Citing mostly financial concerns, Merchandise Mart Properties Inc. Wednesday announced the scuttling of its 2012 Next Art Chicago fair. Slated to take place at the Merchandise Mart in late April, various incarnations of the event have drawn dealers and potential patrons from far and wide for more than three decades.

But Merchandise Mart Properties president Mark Falanga said the purchasing of artwork has failed to keep pace with rising attendance. From 2006, when Mart Properties took over the fair, to 2011, he said attendance rose from around 22,000 to more than 53,000. Nonetheless, Falanga noted, dealers historically have had much more luck selling in Miami, New York and Los Angeles.

Not so, said Catherine Edelman, owner of the Catherine Edelman Gallery in Chicago and president of the Chicago Art Dealers Association.

“[MMPI] created an atmosphere that was more like a museum, which in and of itself isn’t bad. It’s just that it didn’t produce the sales that dealers want.”

Falanga’s company, which he said has invested millions in the fair with no return on its investment, will now focus on shows inNew York and Los Angeles. In addition to Chicago, MMPI helms Volta and the Armory Show in New York, Art Platform–Los Angeles and Art Toronto.

“It’s not only the finances,” Falanga said. “Part of business is having a gut instinct and a feel. And when convincing every single dealer to come is such a process, when nothing comes easy, I think that’s very revealing.”

Edelman, though, said galleries – including hers – were reluctant to attend or dropped out not because they “didn’t want to be at Art Chicago, but people want to be in Chicago.”

For evidence of that, she points to the town’s new art fair, Expo Chicago, slated happen Sept. 20-23 at Navy Pier.

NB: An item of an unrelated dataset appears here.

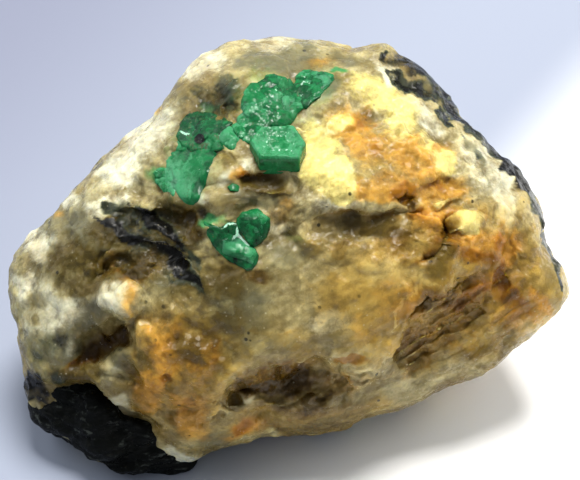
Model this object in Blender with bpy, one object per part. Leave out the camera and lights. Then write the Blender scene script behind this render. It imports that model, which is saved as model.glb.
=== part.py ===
"""Emerald in matrix: a hand-sized piece of quartz and feldspar with emerald crystals in its show face.

The stone is described on its show face, the side that looks up and forward at SHOW_TILT.
A point has three map coordinates in millimetres: s to the right, t up the show face, and w out
of it. Sections narrow towards the show face as a cone TAPER tall would, so map (s, t, w) lies at
(1 - w / TAPER) * (s, t) in the section w. The model stands on z = 0 and is built in metres.
"""
import math

import bmesh
import bpy
import numpy as np
from mathutils import Matrix, Vector, noise

MM = 0.001
MODEL = "emerald_in_matrix"

# ---- driving dimensions of the stone, mm ----
SHOW_TILT = math.radians(50.0)
TAPER = 160.0
MIDDLE_HEIGHT = 15.9
CENTRE_SHIFT = (0.2, -1.5)
FRONT_HEIGHT = 14.5
BACK_HEIGHT = 19.0
PROFILE_POWER = 2.3
EDGE_POWER = 13.0
STONE_DETAIL = 5
GAP = 0.3

AXIS_S = np.array([1.0, 0.0, 0.0])
AXIS_T = np.array([0.0, math.sin(SHOW_TILT), math.cos(SHOW_TILT)])
AXIS_W = np.array([0.0, -math.cos(SHOW_TILT), math.sin(SHOW_TILT)])

# Widest ring of the stone on its show face (s, t), clockwise from the right tip.
OUTLINE = [
    (25.9, -4.1), (25.5, -5.5), (24.0, -6.9), (21.2, -9.4), (18.1, -11.8), (13.8, -13.8),
    (9.1, -16.4), (4.0, -18.0), (-1.8, -18.7), (-7.2, -19.5), (-10.2, -21.1), (-13.8, -21.6),
    (-18.1, -20.3), (-21.8, -18.0), (-24.1, -16.0), (-25.1, -11.9), (-26.2, -5.6), (-25.1, -1.4),
    (-21.8, 2.7), (-17.3, 8.4), (-12.7, 12.0), (-10.2, 15.3), (-7.6, 18.0), (-2.5, 19.1),
    (1.8, 18.5), (8.4, 18.0), (13.1, 15.3), (16.7, 12.0), (20.4, 7.5), (24.0, 1.1),
]

# Broken faces: a point of the face (s, t, w) and the way it looks (s, t, w).
FACES = {
    "plateau": ((5.2, 8.5, 9.6), (0.10, 0.62, 0.78)),
    "broad_front": ((1.9, -4.7, 11.6), (0.02, -0.22, 0.97)),
    "left_slope": ((-17.9, 3.3, 4.6), (-0.58, 0.42, 0.70)),
    "lower_left": ((-15.0, -7.5, 7.4), (-0.42, -0.20, 0.88)),
    "left_foot": ((-13.2, -16.0, 5.6), (-0.40, -0.62, 0.68)),
    "lower_right": ((16.5, -8.5, 5.2), (0.42, -0.52, 0.74)),
    "right_rim": ((21.2, 1.4, 4.2), (0.74, 0.22, 0.63)),
    "upper_right_rim": ((14.1, 13.6, 4.2), (0.50, 0.66, 0.56)),
    "top_rim": ((0.0, 16.9, 3.4), (-0.05, 0.86, 0.50)),
    "top_left_corner": ((-8.5, 15.0, 4.4), (-0.55, 0.62, 0.56)),
    "bottom_lip": ((2.8, -16.5, 4.4), (0.05, -0.86, 0.52)),
    "right_shoulder": ((15.0, 1.9, 9.0), (0.36, 0.10, 0.93)),
    "left_shoulder": ((-6.6, 3.8, 11.2), (-0.22, 0.18, 0.96)),
    "back": ((0.0, 0.0, -17.5), (0.05, 0.10, -0.99)),
    "back_upper_right": ((12.2, 7.5, -9.0), (0.55, 0.45, -0.70)),
    "back_upper_left": ((-12.2, 6.6, -9.0), (-0.50, 0.50, -0.70)),
    "back_right": ((17.9, -4.7, -8.0), (0.80, -0.25, -0.55)),
    "back_left": ((-19.7, -5.6, -8.0), (-0.80, -0.10, -0.59)),
    "back_top": ((0.0, 16.9, -8.0), (0.0, 0.86, -0.50)),
}

# Ledges: the line of the lip (s, t), from left to right. Below it the stone drops by DROP and
# comes back over FADE.
LEDGES = {
    "plateau_front": ([(0.8, 3.9), (6.6, 3.5), (11.5, 3.8), (14.7, 3.2)], 1.3, 3.8),
    "lip_crevice": ([(-6.9, -15.4), (-3.8, -12.6), (0.9, -11.8), (6.4, -11.0)], 2.2, 3.4),
    "slab_arc": ([(8.7, -11.8), (10.3, -8.9), (11.5, -5.9), (14.1, -4.0), (18.0, -3.0)], 1.4, 6.5),
}

# Hollows and swells: middle (s, t), half sizes, turn in degrees, depth (a swell is negative).
HOLLOWS = {
    "brown_cavity": ((-17.6, -9.7), (3.6, 2.0), 34.0, 1.7),
    "orange_cavity": ((-16.2, -2.4), (1.7, 0.9), 24.0, 0.9),
    "rust_pit": ((14.5, 0.6), (0.9, 1.5), -12.0, 1.2),
    "gold_cavity": ((13.9, 5.3), (1.6, 0.9), 8.0, 1.0),
    "quartz_lobe": ((-6.5, 6.3), (1.6, 1.2), -10.0, -0.7),
    "pale_block": ((-16.7, -5.6), (2.5, 1.9), -15.0, -0.8),
    "left_marble": ((-22.4, -6.6), (2.3, 3.2), -12.0, -0.6),
}
ROUGHNESS = ((9.0, 0.9), (4.0, 0.45))

# ---- schist remnant at the lower left ----
KNOB_MIDDLE = (-18.7, -17.3, -1.0)
KNOB_HALF_SIZE = (8.2, 4.5, 7.0)
KNOB_TURN = -24.0

# ---- emerald crystals, places on the show face in mm ----
# Prisms: middle of the free end (s, t), height above the stone, length, corner radii of the free
# end and of the root, the way it points (s, t, w), and its width across as a share of the radius.
PRISMS = {
    "emerald_hexagonal_crystal": ((-1.1, 9.4), 2.1, 5.2, 2.45, 2.45, (0.0, 0.643, 0.766), 1.0),
    "emerald_left_band": ((-8.5, 9.9), 0.35, 1.9, 1.75, 1.5, (-0.45, 0.35, 0.82), 0.62),
    "emerald_left_blade": ((-9.2, 5.6), 0.45, 2.2, 2.2, 1.7, (-0.35, 0.10, 0.93), 0.78),
    "emerald_lower_prism": ((-5.1, -1.0), 0.65, 2.6, 1.75, 1.3, (-0.30, 0.20, 0.93), 0.66),
}
PRISM_TURNS = {
    "emerald_hexagonal_crystal": 30.0,
    "emerald_left_band": 48.0,
    "emerald_left_blade": 80.0,
    "emerald_lower_prism": -46.0,
}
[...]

From what Edelman has seen so far, its still-growing roster boasts “top-notch galleries” from around the world.

“If you put up an elegant show, she said, “people will come to Chicago.”

Falanga said the competing fair – with which “we were never really competing” – was “not really” a factor in MMPI’s decision to close up shop locally and hopes it succeeds. He also said that Art Chicago’s dealer “retention rate had eroded for each fair” over a five-year period, which proved increasingly problematic.

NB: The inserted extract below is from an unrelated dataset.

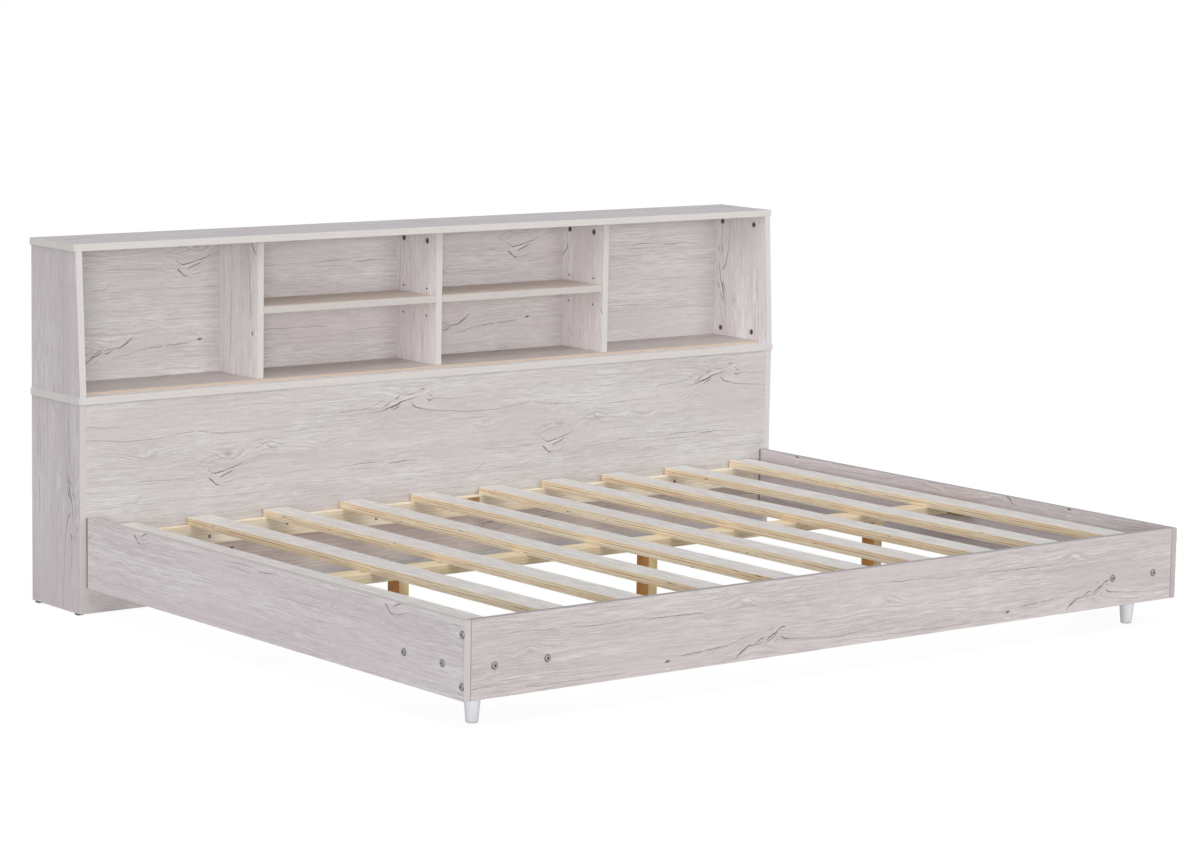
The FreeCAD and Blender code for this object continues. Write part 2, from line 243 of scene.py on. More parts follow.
# ---------------------------------------------------------------- nodes
class Paint:
    """The nodes of a material or a group. Most methods add a node and return its output."""

    def __init__(self, tree):
        self.tree = tree
        self.shader = tree.nodes.get("Principled BSDF")

    @classmethod
    def on(cls, material):
        """The helpers for a material, new or painted already."""
        material.use_nodes = True
        paint = cls(material.node_tree)
        paint.material = material
        return paint

    @classmethod
    def new(cls, name):
        return cls.on(bpy.data.materials.new(name))

    def add(self, kind, values, output=0, **settings):
        node = self.tree.nodes.new(kind)
        for key, value in settings.items():
            setattr(node, key, value)
        for key, value in values.items():
            self.feed(node.inputs[key], value)
        return node.outputs[output]

    def feed(self, socket, value):
        if isinstance(value, bpy.types.NodeSocket):
            self.tree.links.new(value, socket)
        else:
            socket.default_value = value

    def math(self, operation, first, second=0.0, third=0.0):
        return self.add("ShaderNodeMath", {0: first, 1: second, 2: third}, operation=operation)

    def sum(self, *terms):
        total = terms[0]
        for term in terms[1:]:
            total = self.math("ADD", total, term)
        return total

    def times(self, first, second):
        return self.math("MULTIPLY", first, second)

    def plus_times(self, base, value, factor):
        """base + value * factor"""
        return self.math("MULTIPLY_ADD", value, factor, base)

    def between(self, share, low, high):
        """low where share is 0, high where it is 1."""
        return self.math("MULTIPLY_ADD", share, high - low, low)

    def away(self, value, middle):
        return self.math("ABSOLUTE", self.math("SUBTRACT", value, middle))

    def fade(self, value, low, high, start=0.0, end=1.0):
        """start below low, end above high, and a smooth change between them."""
        values = {"Value": value, 1: low, 2: high, 3: start, 4: end}
        return self.add("ShaderNodeMapRange", values, interpolation_type="SMOOTHSTEP")

    def place(self):
        """The point in the object's own space, as three numbers."""
        point = self.add("ShaderNodeTexCoord", {}, output="Object")
        return [self.add("ShaderNodeSeparateXYZ", {0: point}, output=axis) for axis in range(3)]

    def facing(self, axis):
        """1 on faces square to the axis, 0 on faces along it."""
        normal = self.add("ShaderNodeTexCoord", {}, output="Normal")
        share = self.add("ShaderNodeSeparateXYZ", {0: normal}, output=axis)
        return self.fade(self.math("ABSOLUTE", share), 0.6, 0.8)

    def point(self, place, scales, last=0.0):
        """Two or three numbers of a place, each times its scale, with last as the third of two."""
        values = [self.times(value, scale) for value, scale in zip(place, scales)]
        values += [last] * (3 - len(values))
        return self.add("ShaderNodeCombineXYZ", dict(enumerate(values)))

    def noise(self, place, scales, detail=2.0, roughness=0.5, last=0.0):
        values = {
            "Vector": self.point(place, scales, last),
            "Scale": 1.0,
            "Detail": detail,
            "Roughness": roughness,
        }
        return self.add("ShaderNodeTexNoise", values)

    def curve(self, value, points):
        """A smooth curve through the points (input, output)."""
        node = self.tree.nodes.new("ShaderNodeFloatCurve")
        node.mapping.use_clip = False
        line = node.mapping.curves[0]
        line.points[0].location = points[0]
        line.points[1].location = points[-1]
        for x, y in points[1:-1]:
            line.points.new(x, y)
        for point in line.points:
            point.handle_type = "AUTO_CLAMPED"
        node.mapping.update()
        self.feed(node.inputs["Value"], value)
        return node.outputs[0]

    def mix(self, share, first, second, blend="MIX"):
        values = {"Factor": share, 6: first, 7: second}
        return self.add("ShaderNodeMix", values, output=2, data_type="RGBA", blend_type=blend)

    def bump(self, height, strength, distance):
        values = {"Height": height, "Strength": strength, "Distance": distance}
        self.feed(self.shader.inputs["Normal"], self.add("ShaderNodeBump", values))

    def finish(self, colour, roughness, **constants):
        self.feed(self.shader.inputs["Base Color"], colour)
        self.feed(self.shader.inputs["Roughness"], roughness)
        for key, value in constants.items():
            self.shader.inputs[key.replace("_", " ")].default_value = value
        return self.material

    def paint_over(self, share, colour, blend="MIX"):
        """Lays a colour over the finished one, where share isn't 0."""
        socket = self.shader.inputs["Base Color"]
        plain = socket.links[0].from_socket
        self.tree.links.new(self.mix(share, plain, colour, blend), socket)
        return self.material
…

According to Edelman, the Merchandise Mart was a less-than-ideal space for fine art exhibition due to low ceilings, “cavernous” rooms and other issues. Falanga, though, noted that most art fairs are held in trade show venues, and that MMPI had vacated and built out an entire Merchandise Mart floor – at great expense – to accommodate exhibitors.

Another concern, Edelman said, were the throngs of non-buying patrons who flooded in courtesy of “thousands and thousands of free tickets” doled out by MMPI. “But you can’t fault the public that you’ve given free tickets to for not buying [the] art.”

While Falanga confirmed the ticket giveaways, he thinks it enhanced rather than diluted potential buying power.

After two decades of exhibiting at Art Chicago, Edelman already decided last year not to return in 2012.

“You don’t go down with the ship when you see it sinking.”